Thanks for the comments. I am glad that it struck a chord.
Michael, I suspect that like me you have been on a project in your life where you were given requirements and also told what technology you are to use regardless of whether it is actually appropriate! Then of course later folks wonder why the project wasn’t a run away success!
Steve, you truly are what we call one of the “XML Men”. These XML tools you are talking about are amazingly powerful in the hands of an expert and as you mention “It’s not easy to set this kind of process up but it can be wicked fast”. The flip side of this too is that for a production environment it is not easy to maintain these things.”
What we are working to do with FME 2012 is to enable many of the operations such as “plucking parts out of a complex XML document” and make them easy to do.

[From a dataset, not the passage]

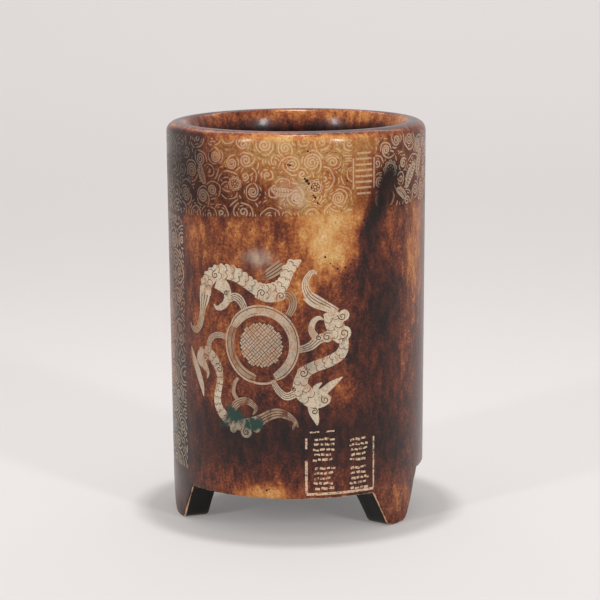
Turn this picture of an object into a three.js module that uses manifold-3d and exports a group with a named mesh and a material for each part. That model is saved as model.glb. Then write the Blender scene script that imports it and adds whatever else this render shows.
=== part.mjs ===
// A stoneware brush pot: one thick-walled cylinder with a rounded lip, standing on three feet
// that are left between openings cut through its foot ring.
// Millimetres, +Z up. The origin is on the ground under the pot's axis, and the front faces -Y.
// Angles are in degrees from the front, growing towards +X.

import * as THREE from 'three';
import { mergeVertices } from 'three/addons/utils/BufferGeometryUtils.js';
import Module from 'manifold-3d';

// Body
const potHeight = 168;
const rimRadius = 55;
const footRadius = 53.9;
const wallThickness = 10.5;
const floorThickness = 10;
const floorFillet = 6;

// Lip: how far in from the outer face its crest lies, and how far down each side it is rounded
const lipCrestInset = 6.2;
const lipOuterDepth = 5.2;
const lipInnerDepth = 10;
const lipOuterFullness = 2.6;
const lipInnerFullness = 2;

// Feet: middles of the three feet, width of a foot on the ground, and how its cut sides spread
const leftFootAngle = -71.2;
const rightFootAngle = 51.2;
const backFootAngle = 170;
const footWidth = 12.2;
const footSpreadAngle = 28;
const footEdgeRadius = 1;

// Openings between the feet, and how far the underside lies above the tallest of them
const frontOpeningHeight = 16.1;
const rightOpeningHeight = 20.5;
const backOpeningHeight = 18;
const undersideClearance = 1.5;
const undersideFillet = 3;

// Fineness of the facets
const turnSteps = 96;
const lipSteps = 8;
const filletSteps = 4;
const cornerSteps = 3;

const wasm = await Module();
wasm.setup();

const shoulderHeight = potHeight - lipOuterDepth;
const crestInset = Math.min(lipCrestInset, 0.6 * wallThickness);
const undersideHeight = undersideClearance
  + Math.max(frontOpeningHeight, rightOpeningHeight, backOpeningHeight);
const floorHeight = undersideHeight + floorThickness;

const openings = [
  { from: leftFootAngle, to: rightFootAngle, height: frontOpeningHeight },
  { from: rightFootAngle, to: backFootAngle, height: rightOpeningHeight },
  { from: backFootAngle, to: leftFootAngle + 360, height: backOpeningHeight },
];

function outerRadius(height) {
  return footRadius + (rimRadius - footRadius) * height / shoulderHeight;
}

function innerRadius(height) {
  return outerRadius(height) - wallThickness;
}

// A quarter of a superellipse about a centre, from one angle to another, in profile coordinates
function roundedCorner(centre, halfWidth, halfHeight, fullness, startAngle, endAngle, steps) {
  const points = [];
  for (let step = 0; step <= steps; step += 1) {
    const angle = THREE.MathUtils.degToRad(startAngle + (endAngle - startAngle) * step / steps);
    const across = Math.cos(angle);
    const up = Math.sin(angle);
    points.push(new THREE.Vector2(
      centre.x + halfWidth * Math.sign(across) * Math.abs(across) ** (2 / fullness),
      centre.y + halfHeight * Math.sign(up) * Math.abs(up) ** (2 / fullness),
    ));
  }
  return points;
}

function roundFillet(x, y, radius, startAngle, endAngle, steps) {
  return roundedCorner(new THREE.Vector2(x, y), radius, radius, 2, startAngle, endAngle, steps);
}

// Half section of the pot, from the middle of the underside round the outside to the floor's middle
function potProfile() {
  const recessRadius = innerRadius(0);
  const recessCorner = innerRadius(undersideHeight);
  const crestRadius = rimRadius - crestInset;
  const boreRadius = innerRadius(shoulderHeight);
  const boreCorner = innerRadius(floorHeight);
  return [
    new THREE.Vector2(0, undersideHeight),
    ...roundFillet(recessCorner - undersideFillet, undersideHeight - undersideFillet,
      undersideFillet, 90, 0, filletSteps),
    ...roundFillet(recessRadius + footEdgeRadius, footEdgeRadius, footEdgeRadius,
      180, 270, cornerSteps),
    ...roundFillet(footRadius - footEdgeRadius, footEdgeRadius, footEdgeRadius,
      270, 360, cornerSteps),
    ...roundedCorner(new THREE.Vector2(crestRadius, shoulderHeight), crestInset, lipOuterDepth,
      lipOuterFullness, 0, 90, lipSteps),
    ...roundedCorner(new THREE.Vector2(crestRadius, potHeight - lipInnerDepth),
      crestRadius - boreRadius, lipInnerDepth, lipInnerFullness, 90, 180, lipSteps).slice(1),
    ...roundFillet(boreCorner - floorFillet, floorHeight + floorFillet, floorFillet,
      360, 270, filletSteps),
    new THREE.Vector2(0, floorHeight),
  ];
}

// Closed three.js geometry to solid, leaving out the empty triangles where a turned shape meets its axis
function toSolid(geometry) {
  geometry.deleteAttribute('normal');
  geometry.deleteAttribute('uv');
  const merged = mergeVertices(geometry);
  const index = merged.index.array;
  const triangles = [];
  for (let i = 0; i < index.length; i += 3) {
    const [a, b, c] = index.subarray(i, i + 3);
    if (a !== b && b !== c && c !== a) {
      triangles.push(a, b, c);
    }
  }
  return new wasm.Manifold(new wasm.Mesh({
    numProp: 3,
    vertProperties: new Float32Array(merged.attributes.position.array),
    triVerts: new Uint32Array(triangles),
  }));
}

function toGeometry(solid) {
  const { vertProperties, triVerts } = solid.getMesh();
  const geometry = new THREE.BufferGeometry();
  geometry.setAttribute('position', new THREE.BufferAttribute(vertProperties, 3));
  geometry.setIndex(new THREE.BufferAttribute(triVerts, 1));
  geometry.computeVertexNormals();
  return geometry;
}

function turnedBody() {
  const geometry = new THREE.LatheGeometry(potProfile(), turnSteps);
  geometry.rotateX(Math.PI / 2);
  return toSolid(geometry);
}

// Wedge from the axis outwards that clears everything below an opening's roof between two feet
function openingWedge({ from, to, height }) {
  const reach = 2 * rimRadius;
  const below = footEdgeRadius / 2;
  const start = THREE.MathUtils.degToRad(from - 90);
  const end = THREE.MathUtils.degToRad(to - 90);
  const outline = new THREE.Shape();
  outline.moveTo(0, 0);
  outline.lineTo(reach * Math.cos(start), reach * Math.sin(start));
  outline.absarc(0, 0, reach, start, end, false);
  outline.closePath();
  const geometry = new THREE.ExtrudeGeometry(outline, {
    depth: height + below,
    bevelEnabled: false,
  });
  geometry.translate(0, 0, -below);
  return toSolid(geometry);
}

// Block that keeps a foot: flat sides that spread upwards, running out parallel to the foot's middle
function footBlock(angle) {
  const spread = Math.tan(THREE.MathUtils.degToRad(footSpreadAngle));
  const top = undersideHeight;
  const bottom = -footEdgeRadius;
  const topHalf = footWidth / 2 + top * spread;
  const bottomHalf = footWidth / 2 + bottom * spread;
  const outline = new THREE.Shape([
    new THREE.Vector2(-bottomHalf, bottom),
    new THREE.Vector2(bottomHalf, bottom),
    new THREE.Vector2(topHalf, top),
    new THREE.Vector2(-topHalf, top),
  ]);
  const geometry = new THREE.ExtrudeGeometry(outline, {
    depth: 2 * rimRadius,
    bevelEnabled: false,
  });
  geometry.rotateX(Math.PI / 2);
  geometry.rotateZ(THREE.MathUtils.degToRad(angle));
  return toSolid(geometry);
}

function brushPot() {
  let waste = openingWedge(openings[0]);
  for (const opening of openings.slice(1)) {
    waste = waste.add(openingWedge(opening));
  }
  for (const angle of [leftFootAngle, rightFootAngle, backFootAngle]) {
    waste = waste.subtract(footBlock(angle));
  }
  const material = new THREE.MeshStandardMaterial({
    color: 0x6a3d24,
    roughness: 0.4,
    metalness: 0,
  });
  const mesh = new THREE.Mesh(toGeometry(turnedBody().subtract(waste)), material);
  mesh.name = 'brush_pot';
  return mesh;
}

const part = new THREE.Group();
part.add(brushPot());

export default part;
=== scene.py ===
"""A stoneware brush pot with flush pale inlay under a mottled brown glaze.

The pot's surface is laid out flat, as an angle round the axis, a height and an inset from the tapered
outer face. The inlay is drawn on that sheet and cut into it, and a Geometry Nodes tree wraps the sheet
into the thick-walled pot.
"""

import sys

import logging
import math
from collections.abc import Callable, Iterable, Sequence
from dataclasses import dataclass, field
from enum import Enum

import bmesh
import bpy
import numpy as np
from mathutils import Matrix, Vector
from mathutils.geometry import delaunay_2d_cdt
from mathutils.kdtree import KDTree


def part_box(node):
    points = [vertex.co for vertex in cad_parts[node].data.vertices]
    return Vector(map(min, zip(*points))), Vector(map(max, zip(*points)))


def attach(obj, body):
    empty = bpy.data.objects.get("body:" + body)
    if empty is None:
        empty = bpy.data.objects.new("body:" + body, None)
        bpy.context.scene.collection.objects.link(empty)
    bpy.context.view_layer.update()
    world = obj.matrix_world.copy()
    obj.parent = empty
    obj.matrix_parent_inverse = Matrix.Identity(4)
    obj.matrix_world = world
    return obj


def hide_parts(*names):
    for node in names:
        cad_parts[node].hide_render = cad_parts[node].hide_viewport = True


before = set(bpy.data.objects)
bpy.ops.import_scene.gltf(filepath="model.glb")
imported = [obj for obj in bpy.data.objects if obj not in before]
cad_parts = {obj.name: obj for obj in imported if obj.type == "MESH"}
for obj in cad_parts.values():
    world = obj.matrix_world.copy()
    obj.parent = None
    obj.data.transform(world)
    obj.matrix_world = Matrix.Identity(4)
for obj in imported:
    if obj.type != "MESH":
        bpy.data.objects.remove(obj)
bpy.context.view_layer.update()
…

I hope the protobuf reference is helpful. It definitely has helped us produce code that is both faster and of higher quality.
I think its too simplistic to expect a silver bullet, it is far more constructive to view xml as an evolutionary development in data exchange, and in my view its simplistic non semantic approach will allow it to last for some time to come. The major limitation is that it can get bloated but JSON is filling the gap here.
I agree whole heartedly that XML is an evolutionary development in data exchange. To see this a person has only to remember the old days in which many applications had their own binary format. Oh yeah, today I talked to a client who’s trying to move from an old proprietary format binary system. I would take XML over this anyday!
You also used the word evolutionary here which is refreshing as it implies that we will learn from the XML experience and get smarter. Walter Perry makes a great point here (http://bit.ly/q8gtyC) where he describes the principle of “You are what you produce, not what you consume.” Definitely worth a read.
To expand a bit more on “data exchange”. I would say that XML is the best we have if I am to produce a document for unknown consumers who are using unknown systems. What else is there? JSON. That is about it.